Authors are not be permitted to edit older titles because everything on Lit has to be screened/checked. So extra description space for newer titles would appear to give them an advantage. I say 'appear' because some authors would claim it was unfair, while others would shrug it off.
Would an extra 20 make much difference?
 
Authors are not be permitted to edit older titles because everything on Lit has to be screened/checked. So extra description space for newer titles would appear to give them an advantage. I say 'appear' because some authors would claim it was unfair, while others would shrug it off.
Would an extra 20 make much difference?

So we'll keep the site archaic and obsolete for the sake of tradition. : / Never ever ever change any of the categories. : /

Times change. Technology changes. Users needs change. So should the site.
 
I have never had a problem fitting a "description" of a story into the character limit here, but then again, I have years of experience creating blurbs, taglines, or catch phrases for my books in mainstream publishing. I typically have a tagline identified well before the book is ready for publishing, sometimes even before I finalize what the title is going to be. There are a number of good articles and YouTube videos on how to write taglines if you care to check them out.

I suggest that you focus on what you can control rather than seeking change in things that you can't. Learn how to create descriptions that fit the limit. It could benefit you more in the long run.

All that being said, just as with the character limit in the story title field, I imagine that Laurel has some slight flexibility to increase the limit in the description field by a few characters on a case by case basis.

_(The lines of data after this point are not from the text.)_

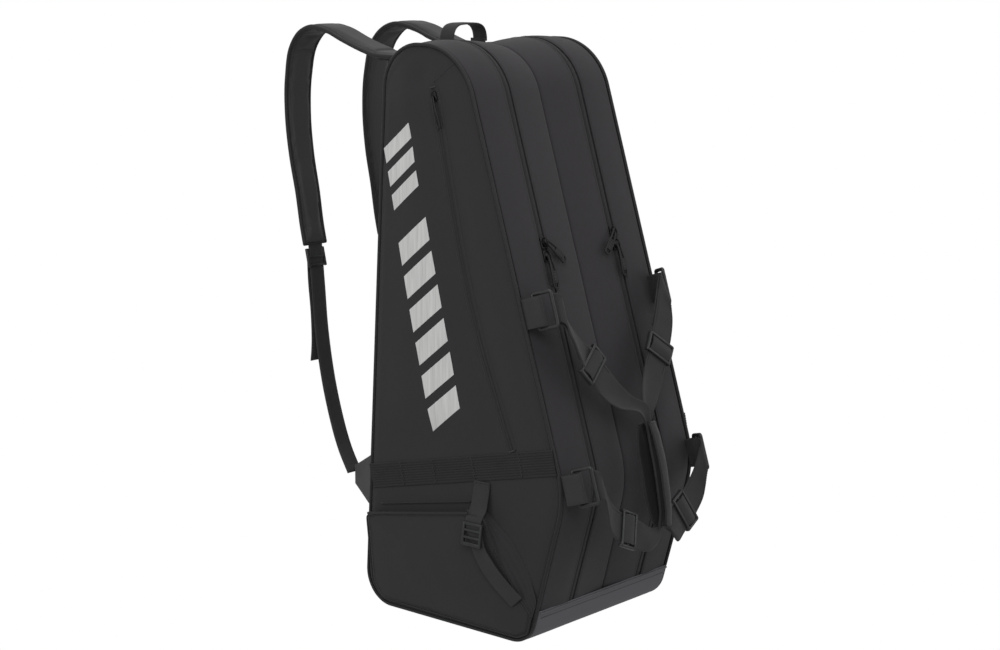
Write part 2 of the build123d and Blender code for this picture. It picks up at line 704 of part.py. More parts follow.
def strap_adjuster():
    """Ladder lock at the end of the left pad."""
    top, second = web_line()[:2]
    way = (second - top).normalized()
    place = Plane(origin=top, x_dir=(1, 0, 0), z_dir=Vector(1, 0, 0).cross(way))
    lift = STRAP_WEB_THICK / 2 + GLIDE_PLAY + ADJUSTER_BAR_THICK / 2
    half = STRAP_WEB / 2 + GLIDE_PLAY
    width = 2 * (half + ADJUSTER_RAIL)
    body = Box(width, ADJUSTER_LENGTH, ADJUSTER_THICK) - Box(2 * half, 2 * ADJUSTER_LENGTH, 2 * ADJUSTER_THICK)
    bar = Box(width, ADJUSTER_BAR, ADJUSTER_BAR_THICK)
    end = (ADJUSTER_LENGTH - ADJUSTER_BAR) / 2
    for y, z in ((-end, lift), (end, lift), (0, -lift)):
        body += Pos(0, y, z) * bar
    return place * Pos(0, ADJUSTER_START + ADJUSTER_LENGTH / 2, 0) * body


def haul_loop():
    """Arched webbing loop on top of the bag."""
    foot = crown_z(HAUL_Y) + HAUL_LIFT
    stations = []
    for i in range(HAUL_STEPS + 1):
        turn = radians(180 * i / HAUL_STEPS)
        x = -HAUL_HALF_SPAN * copysign(sqrt(abs(cos(turn))), cos(turn))
        z = foot + HAUL_RISE * abs(sin(turn)) ** 0.8
        stations.append(((x, HAUL_Y, z), (0, 1, 0), HAUL_WEB))
    return ribbon(stations, HAUL_THICK)


# ---------------------------------------------------------------- assembly


def solids_of(shape):
    """Every solid in a shape or a list of shapes."""
    shapes = shape if isinstance(shape, (list, tuple)) else [shape]
    return [solid for item in shapes for solid in item.solids()]


def write(name, shape):
    """One STEP file for a node."""
    solids = solids_of(shape)
    export_step(solids[0] if len(solids) == 1 else Compound(children=solids), f"parts/{name}.step")


def write_pair(name, shape):
    """The left piece and its mirror image."""
    solids = solids_of(shape)
    write("left_" + name, solids)
    write("right_" + name, [mirrored(solid) for solid in solids])


def both(shape):
    """The left piece and its mirror image in one node."""
    solids = solids_of(shape)
    return solids + [mirrored(solid) for solid in solids]


def main():
    os.makedirs("parts", exist_ok=True)
    write("base_boot", base_boot())
    write("base_board", base_board())
    write("back_panel", back_panel())
    write("centre_divider", centre_divider())
    write_pair("inner_gusset", inner_gusset())
    write("main_zips_inner", both(zip_inner()))
    write("strap_wings", both(strap_wing()))
    write("strap_tabs", both(strap_tab()))
    write("haul_tabs", both(haul_tab()))
    write("haul_loop", haul_loop())

    write_pair("side_panel", side_panel())
    write_pair("piping", piping())
    write_pair("outer_gusset", outer_gusset())
    write_pair("zip_outer", zip_outer())
    write_pair("band", band())
    write_pair("pocket_front", pocket_front())
    write_pair("pocket_gusset", pocket_gusset())
    write_pair("pocket_strap", pocket_strap())
    write_pair("pocket_buckle", pocket_buckle())
    write_pair("side_zip", side_zip())
    write_pair("handle_anchors", [handle_anchor(UPPER_RING), handle_anchor(LOWER_RING)])
    write_pair("handle_rings", [ring(UPPER_RING), ring(LOWER_RING)])

    write("left_handle_webbing", handle_web(*LEFT_MIDDLE))
    write("right_handle_webbing", mirrored(handle_web(*RIGHT_MIDDLE)))
    write("grip_wrap", grip_wrap())
    write_pair("upper_glide", glide(UPPER_GLIDE, UPPER_ACROSS, UPPER_WAY))
    write_pair("lower_glide", glide(LOWER_GLIDE, LOWER_ACROSS, LOWER_WAY))

    for label, upper in (("upper", True), ("lower", False)):
        place = main_slider_place(upper)
        write_pair(f"{label}_slider", place * slider())
        write_pair(f"{label}_pull", place * pull(PULL_SLANT if upper else 0))
    write_pair("side_slider", side_zip_plane() * slider())
    write_pair("side_pull", side_zip_plane() * pull())

    write_pair("shoulder_pad", shoulder_pad())
    write_pair("strap_webbing", strap_webbing())
    write_pair("strap_adjuster", strap_adjuster())


main()
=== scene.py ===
"""Looks of the racket tournament bag: fabric, webbing, zips and hardware round the packed frame."""

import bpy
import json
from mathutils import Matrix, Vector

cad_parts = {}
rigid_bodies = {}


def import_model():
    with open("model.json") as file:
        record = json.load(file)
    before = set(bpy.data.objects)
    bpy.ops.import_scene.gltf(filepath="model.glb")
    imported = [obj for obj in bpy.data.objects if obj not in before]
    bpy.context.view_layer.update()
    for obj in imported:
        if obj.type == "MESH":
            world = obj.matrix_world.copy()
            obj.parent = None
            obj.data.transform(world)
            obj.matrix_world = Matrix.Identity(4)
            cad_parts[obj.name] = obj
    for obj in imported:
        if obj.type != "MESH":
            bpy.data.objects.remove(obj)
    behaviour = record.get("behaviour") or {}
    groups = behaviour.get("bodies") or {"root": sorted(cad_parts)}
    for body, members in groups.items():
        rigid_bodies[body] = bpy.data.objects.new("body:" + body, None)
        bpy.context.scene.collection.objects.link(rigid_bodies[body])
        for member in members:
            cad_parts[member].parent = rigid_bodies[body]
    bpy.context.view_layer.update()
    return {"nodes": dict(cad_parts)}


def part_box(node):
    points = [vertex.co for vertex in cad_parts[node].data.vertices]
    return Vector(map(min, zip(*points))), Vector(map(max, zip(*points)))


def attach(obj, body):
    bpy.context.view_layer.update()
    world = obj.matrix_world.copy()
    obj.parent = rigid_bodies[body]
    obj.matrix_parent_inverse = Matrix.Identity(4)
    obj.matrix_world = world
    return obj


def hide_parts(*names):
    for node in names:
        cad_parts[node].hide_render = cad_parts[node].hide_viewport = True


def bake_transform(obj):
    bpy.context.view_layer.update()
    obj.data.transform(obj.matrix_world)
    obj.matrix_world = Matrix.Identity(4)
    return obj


bl_info = {
    "name": "Racket Bag Looks",
    "version": (1, 0, 0),
    "blender": (4, 5, 0),
    "location": "View3D > Sidebar > Bag",
    "description": "Builds the soft goods, hardware and studio of a racket tournament bag round its frame",
    "category": "Object",
}

import json
from math import acos, cos, exp, pi, radians, sin, sqrt, tan

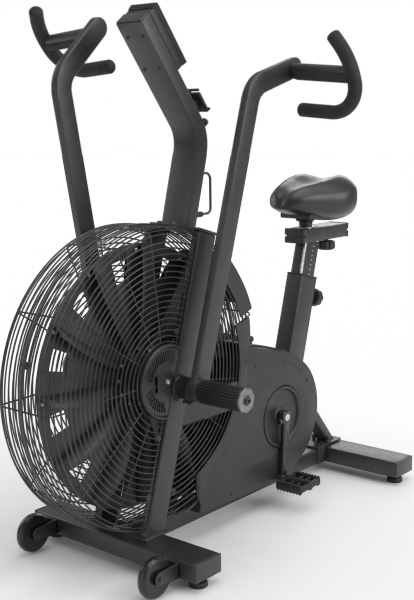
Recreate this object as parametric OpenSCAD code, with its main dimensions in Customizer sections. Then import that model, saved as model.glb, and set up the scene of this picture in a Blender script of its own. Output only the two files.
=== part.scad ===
// Air bike with a fan wheel, crank drive, swinging arms and an adjustable saddle.
// +X points rearward, -Y is the rider's left, +Z is up. Millimetres.
// Lengths along X are measured from the fan axle; placed() then centres the machine over the origin.

/* [Base] */
// Length of the front stabiliser
front_stab_l = 550; // [480:5:620]
// Length of the rear stabiliser
rear_stab_l = 563; // [480:5:620]
// Width of both stabilisers, front to back
stab_w = 92; // [80:1:100]
// Height of the stabiliser tubes
stab_h = 46; // [40:1:50]
// Gap from the floor to the stabilisers
stab_z = 27; // [24:1:30]
// Distance from the fan axle to the middle of the rear stabiliser
rear_stab_x = 826; // [810:1:850]
// Width of the main rail
rail_w = 60; // [50:1:62]

/* [Fan and cage] */
// Height of the fan axle
fan_z = 450; // [450:1:455]
// Radius of the fan wheel
fan_r = 330; // [300:1:340]
// Number of fan plates
fan_plates = 12; // [8:1:14]
// Radius of the cage at its rim
cage_r = 370; // [366:1:370]
// Radial pitch of the cage rings
ring_pitch = 14; // [10:1:18]
// Thickness of the cage wire, as a radius
wire_r = 1.5; // [1.2:0.1:1.7]

/* [Crank] */
// Distance from the fan axle back to the crank axle
crank_x = 476; // [470:1:490]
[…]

I've never needed an increase in the description field, but Laurel has given me a few more characters in the title field when I requested them.
 
If Lit increased the maximum to 80 characters, or 100, soon enough someone would be demanding 150, and then 200. But tens of thousands of writers have gone before us, and they've all coped with the 60-character limit.

Sometimes it's better to learn to deal with constraints than to demand change.